*DATASET EXTRACT*.
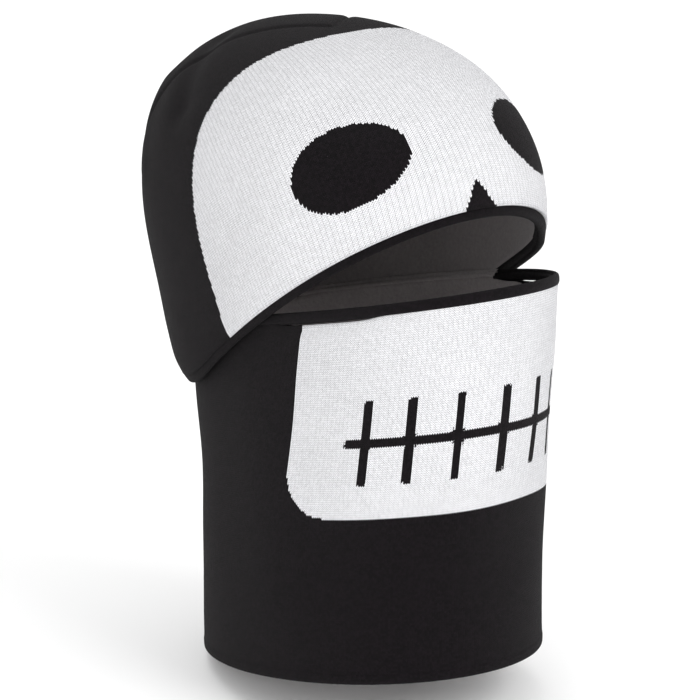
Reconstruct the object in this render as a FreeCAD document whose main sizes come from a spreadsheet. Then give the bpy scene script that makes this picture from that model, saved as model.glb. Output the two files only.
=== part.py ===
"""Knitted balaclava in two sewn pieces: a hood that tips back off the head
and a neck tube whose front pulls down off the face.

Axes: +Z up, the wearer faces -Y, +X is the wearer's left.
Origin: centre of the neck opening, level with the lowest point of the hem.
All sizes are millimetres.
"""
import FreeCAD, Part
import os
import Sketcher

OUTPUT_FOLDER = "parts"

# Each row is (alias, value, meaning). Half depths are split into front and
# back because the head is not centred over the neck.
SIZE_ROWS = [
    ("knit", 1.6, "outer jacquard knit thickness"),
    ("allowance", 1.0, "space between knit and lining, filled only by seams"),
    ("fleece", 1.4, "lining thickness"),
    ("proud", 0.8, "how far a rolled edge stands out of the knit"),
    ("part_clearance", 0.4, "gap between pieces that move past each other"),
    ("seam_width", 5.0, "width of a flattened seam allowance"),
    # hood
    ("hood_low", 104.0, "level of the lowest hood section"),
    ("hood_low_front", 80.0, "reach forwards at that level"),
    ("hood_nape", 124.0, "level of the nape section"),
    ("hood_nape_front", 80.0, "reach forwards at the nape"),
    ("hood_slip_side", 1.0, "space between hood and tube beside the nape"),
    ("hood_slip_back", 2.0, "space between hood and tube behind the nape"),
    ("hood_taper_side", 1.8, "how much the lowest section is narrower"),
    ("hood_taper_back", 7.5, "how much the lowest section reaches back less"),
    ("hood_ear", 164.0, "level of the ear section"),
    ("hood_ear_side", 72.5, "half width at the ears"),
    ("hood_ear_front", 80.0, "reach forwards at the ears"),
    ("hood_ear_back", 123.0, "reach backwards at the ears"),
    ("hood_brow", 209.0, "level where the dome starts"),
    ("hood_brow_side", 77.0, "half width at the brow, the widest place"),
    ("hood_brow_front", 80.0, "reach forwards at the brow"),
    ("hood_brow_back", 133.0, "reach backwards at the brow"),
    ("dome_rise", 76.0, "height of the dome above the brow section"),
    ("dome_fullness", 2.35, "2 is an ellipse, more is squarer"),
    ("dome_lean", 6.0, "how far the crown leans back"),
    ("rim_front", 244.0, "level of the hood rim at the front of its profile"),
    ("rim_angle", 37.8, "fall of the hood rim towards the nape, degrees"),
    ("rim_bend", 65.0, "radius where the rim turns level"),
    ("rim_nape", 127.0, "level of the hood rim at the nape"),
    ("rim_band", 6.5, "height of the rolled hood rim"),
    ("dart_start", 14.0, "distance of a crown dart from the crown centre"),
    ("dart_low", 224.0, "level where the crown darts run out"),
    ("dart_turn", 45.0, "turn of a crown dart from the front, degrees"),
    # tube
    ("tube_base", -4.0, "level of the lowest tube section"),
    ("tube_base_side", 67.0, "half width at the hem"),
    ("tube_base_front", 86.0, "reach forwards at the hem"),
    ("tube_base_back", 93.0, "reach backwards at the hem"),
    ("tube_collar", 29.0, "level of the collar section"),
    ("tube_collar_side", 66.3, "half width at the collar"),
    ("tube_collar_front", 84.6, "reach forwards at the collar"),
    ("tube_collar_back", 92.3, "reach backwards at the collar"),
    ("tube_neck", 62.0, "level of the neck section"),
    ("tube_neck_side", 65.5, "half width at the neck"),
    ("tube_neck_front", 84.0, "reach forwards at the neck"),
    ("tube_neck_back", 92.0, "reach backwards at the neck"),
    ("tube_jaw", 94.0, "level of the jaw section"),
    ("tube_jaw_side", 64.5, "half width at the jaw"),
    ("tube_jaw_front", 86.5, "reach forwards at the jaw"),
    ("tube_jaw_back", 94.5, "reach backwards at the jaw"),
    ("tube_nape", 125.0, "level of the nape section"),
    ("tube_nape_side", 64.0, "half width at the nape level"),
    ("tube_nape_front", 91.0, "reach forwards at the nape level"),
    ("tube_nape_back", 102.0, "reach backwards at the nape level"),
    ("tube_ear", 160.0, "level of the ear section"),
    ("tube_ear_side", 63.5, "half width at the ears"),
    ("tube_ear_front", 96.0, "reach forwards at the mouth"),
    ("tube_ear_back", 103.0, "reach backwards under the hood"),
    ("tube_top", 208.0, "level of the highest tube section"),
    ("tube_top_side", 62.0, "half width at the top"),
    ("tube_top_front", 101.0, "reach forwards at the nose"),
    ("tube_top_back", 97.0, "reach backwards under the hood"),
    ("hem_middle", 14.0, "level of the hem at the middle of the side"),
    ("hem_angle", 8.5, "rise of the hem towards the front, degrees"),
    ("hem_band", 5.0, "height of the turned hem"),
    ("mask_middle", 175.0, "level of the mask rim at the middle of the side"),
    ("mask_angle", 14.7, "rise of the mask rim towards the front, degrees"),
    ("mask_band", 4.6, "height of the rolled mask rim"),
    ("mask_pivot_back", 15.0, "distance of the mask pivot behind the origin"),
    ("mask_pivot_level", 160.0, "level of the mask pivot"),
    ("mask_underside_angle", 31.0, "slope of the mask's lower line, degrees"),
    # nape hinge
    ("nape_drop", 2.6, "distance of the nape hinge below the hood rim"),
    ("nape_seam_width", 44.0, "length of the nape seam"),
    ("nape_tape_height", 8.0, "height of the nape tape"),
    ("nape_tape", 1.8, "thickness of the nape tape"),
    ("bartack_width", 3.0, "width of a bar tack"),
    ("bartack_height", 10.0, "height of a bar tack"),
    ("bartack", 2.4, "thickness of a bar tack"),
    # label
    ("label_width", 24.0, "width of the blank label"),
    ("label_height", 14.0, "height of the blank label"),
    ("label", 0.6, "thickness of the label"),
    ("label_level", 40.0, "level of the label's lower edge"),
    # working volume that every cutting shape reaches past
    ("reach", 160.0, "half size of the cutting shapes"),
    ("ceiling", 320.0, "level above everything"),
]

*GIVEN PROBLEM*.
Work out how many lines of the data above hold the word "from", and write only the count.

*THE ANSWER*.
3